The exercise
Comb the records below for the string "code" and copy each line where it turns up.

-*-

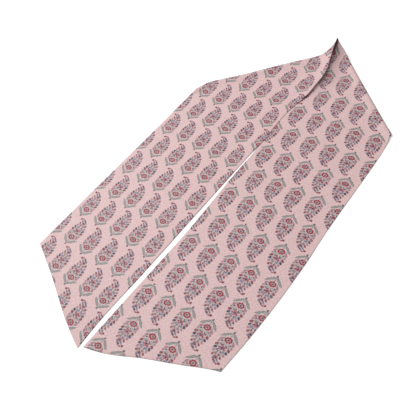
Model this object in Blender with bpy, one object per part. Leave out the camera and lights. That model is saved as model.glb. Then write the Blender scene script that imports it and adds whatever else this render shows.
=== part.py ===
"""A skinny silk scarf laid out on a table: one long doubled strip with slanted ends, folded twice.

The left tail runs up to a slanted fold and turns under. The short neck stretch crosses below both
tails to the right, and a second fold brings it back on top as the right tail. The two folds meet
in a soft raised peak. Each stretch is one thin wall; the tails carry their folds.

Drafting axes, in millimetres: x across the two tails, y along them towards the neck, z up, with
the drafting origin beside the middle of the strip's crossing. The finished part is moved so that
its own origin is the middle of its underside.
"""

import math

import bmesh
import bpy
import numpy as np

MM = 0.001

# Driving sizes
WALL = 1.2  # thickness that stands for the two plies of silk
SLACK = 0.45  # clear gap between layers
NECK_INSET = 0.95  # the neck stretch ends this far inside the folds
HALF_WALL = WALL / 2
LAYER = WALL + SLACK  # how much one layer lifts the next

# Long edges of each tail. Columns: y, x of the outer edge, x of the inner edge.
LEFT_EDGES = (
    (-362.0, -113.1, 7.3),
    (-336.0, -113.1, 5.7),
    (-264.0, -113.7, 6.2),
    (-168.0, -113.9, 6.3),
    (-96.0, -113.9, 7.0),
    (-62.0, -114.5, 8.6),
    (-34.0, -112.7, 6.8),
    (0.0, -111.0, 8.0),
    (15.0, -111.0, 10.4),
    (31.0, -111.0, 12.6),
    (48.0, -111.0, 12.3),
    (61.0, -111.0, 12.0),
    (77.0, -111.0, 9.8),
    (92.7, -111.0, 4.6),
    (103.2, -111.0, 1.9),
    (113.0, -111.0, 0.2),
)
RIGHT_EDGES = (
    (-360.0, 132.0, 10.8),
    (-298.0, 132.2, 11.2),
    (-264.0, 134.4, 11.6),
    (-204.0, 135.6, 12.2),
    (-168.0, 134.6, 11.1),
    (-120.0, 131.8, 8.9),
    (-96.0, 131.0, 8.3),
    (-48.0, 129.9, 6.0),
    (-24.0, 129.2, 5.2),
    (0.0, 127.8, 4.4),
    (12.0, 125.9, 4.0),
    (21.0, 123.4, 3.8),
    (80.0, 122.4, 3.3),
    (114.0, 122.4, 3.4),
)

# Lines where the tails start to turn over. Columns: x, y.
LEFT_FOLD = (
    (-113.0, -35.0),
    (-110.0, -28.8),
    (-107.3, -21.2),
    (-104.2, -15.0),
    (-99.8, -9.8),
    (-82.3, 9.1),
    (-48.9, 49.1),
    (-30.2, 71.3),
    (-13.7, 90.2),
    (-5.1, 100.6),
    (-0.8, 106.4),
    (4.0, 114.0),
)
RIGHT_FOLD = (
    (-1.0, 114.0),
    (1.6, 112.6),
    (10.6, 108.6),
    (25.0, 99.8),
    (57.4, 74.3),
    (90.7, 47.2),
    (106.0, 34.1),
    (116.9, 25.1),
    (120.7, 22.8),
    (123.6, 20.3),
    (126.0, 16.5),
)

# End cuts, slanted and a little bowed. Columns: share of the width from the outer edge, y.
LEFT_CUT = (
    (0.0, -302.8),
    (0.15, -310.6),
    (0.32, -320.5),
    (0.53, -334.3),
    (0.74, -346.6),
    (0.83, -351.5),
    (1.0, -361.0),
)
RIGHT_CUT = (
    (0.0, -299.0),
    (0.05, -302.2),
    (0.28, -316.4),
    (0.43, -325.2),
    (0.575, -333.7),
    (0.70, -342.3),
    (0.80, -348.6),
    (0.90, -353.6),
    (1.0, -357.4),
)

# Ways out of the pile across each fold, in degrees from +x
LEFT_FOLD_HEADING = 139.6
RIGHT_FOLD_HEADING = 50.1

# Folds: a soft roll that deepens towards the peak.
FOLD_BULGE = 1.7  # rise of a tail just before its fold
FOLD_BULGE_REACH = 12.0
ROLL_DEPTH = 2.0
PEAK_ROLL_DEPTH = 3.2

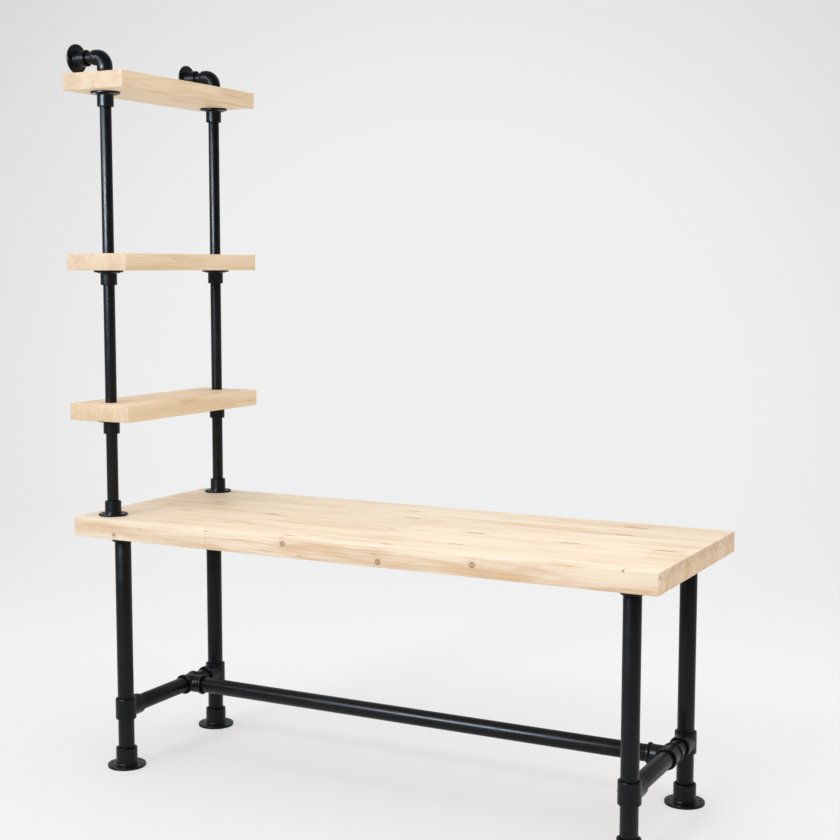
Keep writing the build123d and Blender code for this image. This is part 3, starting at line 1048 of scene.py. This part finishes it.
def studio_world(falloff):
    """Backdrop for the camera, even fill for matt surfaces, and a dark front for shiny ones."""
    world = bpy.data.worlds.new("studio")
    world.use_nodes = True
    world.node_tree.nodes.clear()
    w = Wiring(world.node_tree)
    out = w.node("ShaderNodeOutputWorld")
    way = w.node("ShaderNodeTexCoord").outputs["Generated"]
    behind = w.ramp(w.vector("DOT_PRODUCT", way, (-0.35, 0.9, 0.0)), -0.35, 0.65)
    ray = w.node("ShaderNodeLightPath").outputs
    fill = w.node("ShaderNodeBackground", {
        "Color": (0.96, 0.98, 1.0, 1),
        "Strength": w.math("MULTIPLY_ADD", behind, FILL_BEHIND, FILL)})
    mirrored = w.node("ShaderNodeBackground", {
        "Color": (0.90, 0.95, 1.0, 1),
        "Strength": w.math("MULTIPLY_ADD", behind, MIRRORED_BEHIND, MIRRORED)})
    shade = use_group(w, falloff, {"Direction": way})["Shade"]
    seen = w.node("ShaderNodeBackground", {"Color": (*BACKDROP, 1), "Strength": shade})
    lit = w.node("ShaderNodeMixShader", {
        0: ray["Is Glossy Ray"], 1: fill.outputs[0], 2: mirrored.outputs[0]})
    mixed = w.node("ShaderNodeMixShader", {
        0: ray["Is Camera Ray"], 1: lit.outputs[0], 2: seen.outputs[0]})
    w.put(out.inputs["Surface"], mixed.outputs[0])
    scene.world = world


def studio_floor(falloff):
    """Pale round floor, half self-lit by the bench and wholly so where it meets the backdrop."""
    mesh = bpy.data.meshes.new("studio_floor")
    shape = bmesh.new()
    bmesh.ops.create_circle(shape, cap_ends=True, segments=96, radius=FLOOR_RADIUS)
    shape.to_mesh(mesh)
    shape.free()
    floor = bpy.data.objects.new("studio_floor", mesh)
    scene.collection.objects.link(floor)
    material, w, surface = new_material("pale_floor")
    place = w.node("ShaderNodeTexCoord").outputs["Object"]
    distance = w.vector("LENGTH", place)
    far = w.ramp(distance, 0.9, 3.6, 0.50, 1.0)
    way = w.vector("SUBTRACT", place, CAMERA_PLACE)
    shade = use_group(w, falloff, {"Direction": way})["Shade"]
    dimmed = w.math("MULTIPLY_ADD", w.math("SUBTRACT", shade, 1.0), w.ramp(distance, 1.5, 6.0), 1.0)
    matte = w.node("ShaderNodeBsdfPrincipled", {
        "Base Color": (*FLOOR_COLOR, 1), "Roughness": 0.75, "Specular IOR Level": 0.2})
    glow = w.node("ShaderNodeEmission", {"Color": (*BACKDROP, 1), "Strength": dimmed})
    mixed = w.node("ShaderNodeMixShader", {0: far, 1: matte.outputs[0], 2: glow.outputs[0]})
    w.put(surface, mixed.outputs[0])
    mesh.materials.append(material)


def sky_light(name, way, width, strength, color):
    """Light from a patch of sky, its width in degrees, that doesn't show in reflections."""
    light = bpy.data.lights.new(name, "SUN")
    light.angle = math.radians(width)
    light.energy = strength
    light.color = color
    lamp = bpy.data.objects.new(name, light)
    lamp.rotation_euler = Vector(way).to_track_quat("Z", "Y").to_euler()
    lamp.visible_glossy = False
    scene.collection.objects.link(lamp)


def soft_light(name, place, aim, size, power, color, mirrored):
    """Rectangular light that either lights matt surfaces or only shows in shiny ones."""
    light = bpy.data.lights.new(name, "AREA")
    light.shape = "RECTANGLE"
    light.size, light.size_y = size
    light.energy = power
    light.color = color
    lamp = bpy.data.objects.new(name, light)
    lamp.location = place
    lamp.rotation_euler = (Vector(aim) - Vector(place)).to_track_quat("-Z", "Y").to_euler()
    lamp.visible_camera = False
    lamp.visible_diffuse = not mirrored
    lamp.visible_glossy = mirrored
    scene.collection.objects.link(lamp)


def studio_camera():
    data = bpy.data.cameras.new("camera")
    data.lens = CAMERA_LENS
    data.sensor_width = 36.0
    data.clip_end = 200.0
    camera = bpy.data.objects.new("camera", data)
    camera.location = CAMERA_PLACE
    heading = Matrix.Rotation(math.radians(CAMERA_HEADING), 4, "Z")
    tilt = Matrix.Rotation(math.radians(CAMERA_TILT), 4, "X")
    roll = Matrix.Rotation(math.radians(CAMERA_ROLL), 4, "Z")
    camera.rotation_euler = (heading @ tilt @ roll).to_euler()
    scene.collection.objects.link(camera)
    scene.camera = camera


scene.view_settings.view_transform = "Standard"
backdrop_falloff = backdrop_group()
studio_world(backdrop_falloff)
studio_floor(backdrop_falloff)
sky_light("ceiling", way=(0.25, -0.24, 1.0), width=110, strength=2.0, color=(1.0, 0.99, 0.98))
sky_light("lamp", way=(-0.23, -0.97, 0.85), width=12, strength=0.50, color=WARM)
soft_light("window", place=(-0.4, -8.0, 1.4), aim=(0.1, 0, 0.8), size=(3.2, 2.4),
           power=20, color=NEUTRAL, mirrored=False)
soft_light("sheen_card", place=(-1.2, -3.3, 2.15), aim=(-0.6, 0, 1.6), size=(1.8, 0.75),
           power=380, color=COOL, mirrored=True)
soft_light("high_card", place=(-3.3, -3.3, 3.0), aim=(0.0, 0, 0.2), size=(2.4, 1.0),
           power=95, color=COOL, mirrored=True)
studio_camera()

-*-

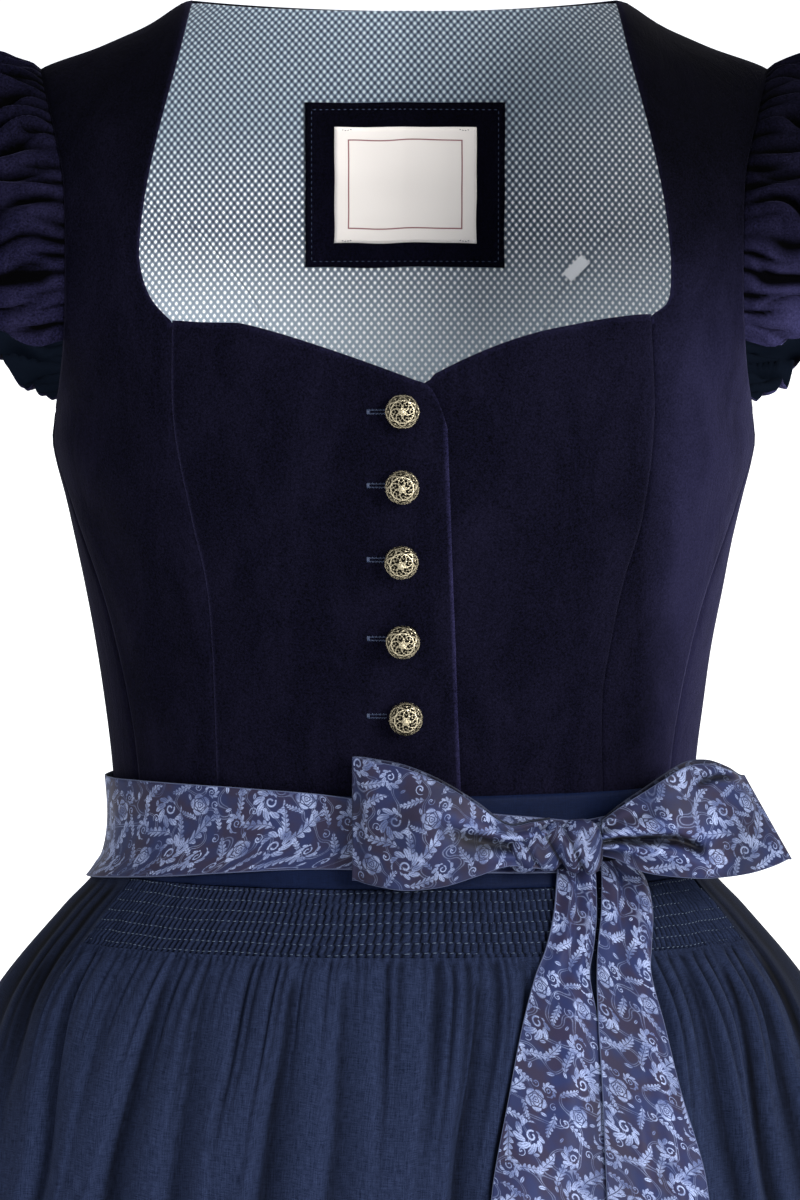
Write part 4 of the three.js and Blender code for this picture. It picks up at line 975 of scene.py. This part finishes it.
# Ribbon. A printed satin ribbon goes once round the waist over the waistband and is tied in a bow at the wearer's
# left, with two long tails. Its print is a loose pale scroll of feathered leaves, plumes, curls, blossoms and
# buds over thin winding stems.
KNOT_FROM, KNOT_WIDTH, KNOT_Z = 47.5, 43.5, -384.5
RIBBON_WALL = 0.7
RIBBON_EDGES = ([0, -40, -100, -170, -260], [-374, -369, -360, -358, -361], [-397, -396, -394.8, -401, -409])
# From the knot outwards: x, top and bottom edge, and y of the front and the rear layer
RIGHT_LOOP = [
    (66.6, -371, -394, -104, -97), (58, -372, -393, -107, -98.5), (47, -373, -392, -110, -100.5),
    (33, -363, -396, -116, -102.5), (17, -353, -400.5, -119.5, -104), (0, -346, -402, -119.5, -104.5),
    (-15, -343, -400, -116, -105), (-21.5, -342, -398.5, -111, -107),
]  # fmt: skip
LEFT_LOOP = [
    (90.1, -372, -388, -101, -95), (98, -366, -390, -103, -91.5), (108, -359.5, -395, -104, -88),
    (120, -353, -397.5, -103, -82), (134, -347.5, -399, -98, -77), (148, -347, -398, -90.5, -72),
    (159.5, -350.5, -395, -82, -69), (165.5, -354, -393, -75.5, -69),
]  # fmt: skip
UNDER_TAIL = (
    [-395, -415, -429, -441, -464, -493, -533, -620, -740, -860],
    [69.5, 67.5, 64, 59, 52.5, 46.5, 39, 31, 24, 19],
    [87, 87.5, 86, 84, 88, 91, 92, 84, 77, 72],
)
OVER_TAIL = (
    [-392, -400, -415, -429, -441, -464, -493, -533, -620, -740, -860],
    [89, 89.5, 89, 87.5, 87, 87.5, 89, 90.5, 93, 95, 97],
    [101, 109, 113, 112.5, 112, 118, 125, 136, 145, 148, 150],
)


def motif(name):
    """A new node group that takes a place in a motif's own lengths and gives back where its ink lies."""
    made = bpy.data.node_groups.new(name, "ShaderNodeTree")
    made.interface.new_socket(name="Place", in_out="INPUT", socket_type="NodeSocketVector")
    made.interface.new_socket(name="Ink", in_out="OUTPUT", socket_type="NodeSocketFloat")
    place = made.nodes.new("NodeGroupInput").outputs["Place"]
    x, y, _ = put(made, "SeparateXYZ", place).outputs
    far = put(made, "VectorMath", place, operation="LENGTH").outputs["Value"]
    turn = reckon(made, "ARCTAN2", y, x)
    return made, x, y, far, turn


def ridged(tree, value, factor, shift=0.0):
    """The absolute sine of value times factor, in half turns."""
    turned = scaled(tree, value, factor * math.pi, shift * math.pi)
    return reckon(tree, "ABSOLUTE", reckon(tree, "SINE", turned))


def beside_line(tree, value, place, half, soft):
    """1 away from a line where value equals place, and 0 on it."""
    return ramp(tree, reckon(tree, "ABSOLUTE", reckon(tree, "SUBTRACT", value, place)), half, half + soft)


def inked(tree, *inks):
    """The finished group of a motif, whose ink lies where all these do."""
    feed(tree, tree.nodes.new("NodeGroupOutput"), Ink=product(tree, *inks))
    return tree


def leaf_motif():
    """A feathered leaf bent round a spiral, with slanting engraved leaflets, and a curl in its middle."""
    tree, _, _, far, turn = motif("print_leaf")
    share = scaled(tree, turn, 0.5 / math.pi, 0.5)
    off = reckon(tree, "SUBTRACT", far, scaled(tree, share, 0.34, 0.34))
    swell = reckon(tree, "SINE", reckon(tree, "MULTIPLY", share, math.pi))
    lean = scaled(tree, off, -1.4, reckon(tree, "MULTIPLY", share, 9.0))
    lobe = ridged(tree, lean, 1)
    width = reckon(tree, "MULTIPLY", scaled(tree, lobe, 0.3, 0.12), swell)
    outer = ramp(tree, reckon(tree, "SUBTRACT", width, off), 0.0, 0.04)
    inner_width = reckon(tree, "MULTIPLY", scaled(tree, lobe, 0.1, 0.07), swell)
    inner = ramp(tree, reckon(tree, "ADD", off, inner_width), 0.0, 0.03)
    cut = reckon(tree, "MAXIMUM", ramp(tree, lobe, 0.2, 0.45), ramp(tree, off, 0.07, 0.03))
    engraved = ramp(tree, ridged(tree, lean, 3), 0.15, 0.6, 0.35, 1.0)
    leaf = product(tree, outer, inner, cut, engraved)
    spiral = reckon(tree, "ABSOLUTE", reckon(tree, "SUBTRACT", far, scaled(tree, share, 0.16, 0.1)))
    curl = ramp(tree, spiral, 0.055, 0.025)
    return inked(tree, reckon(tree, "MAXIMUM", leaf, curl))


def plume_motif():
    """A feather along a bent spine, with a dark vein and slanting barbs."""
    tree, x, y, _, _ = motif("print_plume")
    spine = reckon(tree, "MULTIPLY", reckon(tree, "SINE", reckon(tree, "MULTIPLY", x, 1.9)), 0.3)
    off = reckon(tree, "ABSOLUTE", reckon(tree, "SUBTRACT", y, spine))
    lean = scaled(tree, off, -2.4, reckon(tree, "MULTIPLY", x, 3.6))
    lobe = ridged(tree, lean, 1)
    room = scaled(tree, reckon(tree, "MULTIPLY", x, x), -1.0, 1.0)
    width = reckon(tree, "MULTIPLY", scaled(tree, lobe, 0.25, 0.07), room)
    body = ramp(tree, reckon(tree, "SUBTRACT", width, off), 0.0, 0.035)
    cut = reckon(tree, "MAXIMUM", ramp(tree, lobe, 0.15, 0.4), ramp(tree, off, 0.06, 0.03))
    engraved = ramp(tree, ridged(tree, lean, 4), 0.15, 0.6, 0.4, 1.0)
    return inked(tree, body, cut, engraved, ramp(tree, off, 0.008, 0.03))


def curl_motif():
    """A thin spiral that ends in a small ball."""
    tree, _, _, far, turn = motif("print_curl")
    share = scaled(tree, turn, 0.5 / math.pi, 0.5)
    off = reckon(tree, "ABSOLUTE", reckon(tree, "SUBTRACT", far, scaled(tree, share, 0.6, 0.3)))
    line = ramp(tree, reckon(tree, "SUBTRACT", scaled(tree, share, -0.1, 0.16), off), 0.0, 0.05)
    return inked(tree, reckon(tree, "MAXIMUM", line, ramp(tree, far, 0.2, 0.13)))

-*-

Task answer
Keep writing the build123d and Blender code for this image. This is part 3, starting at line 1048 of scene.py. This part finishes it.
Write part 4 of the three.js and Blender code for this picture. It picks up at line 975 of scene.py. This part finishes it.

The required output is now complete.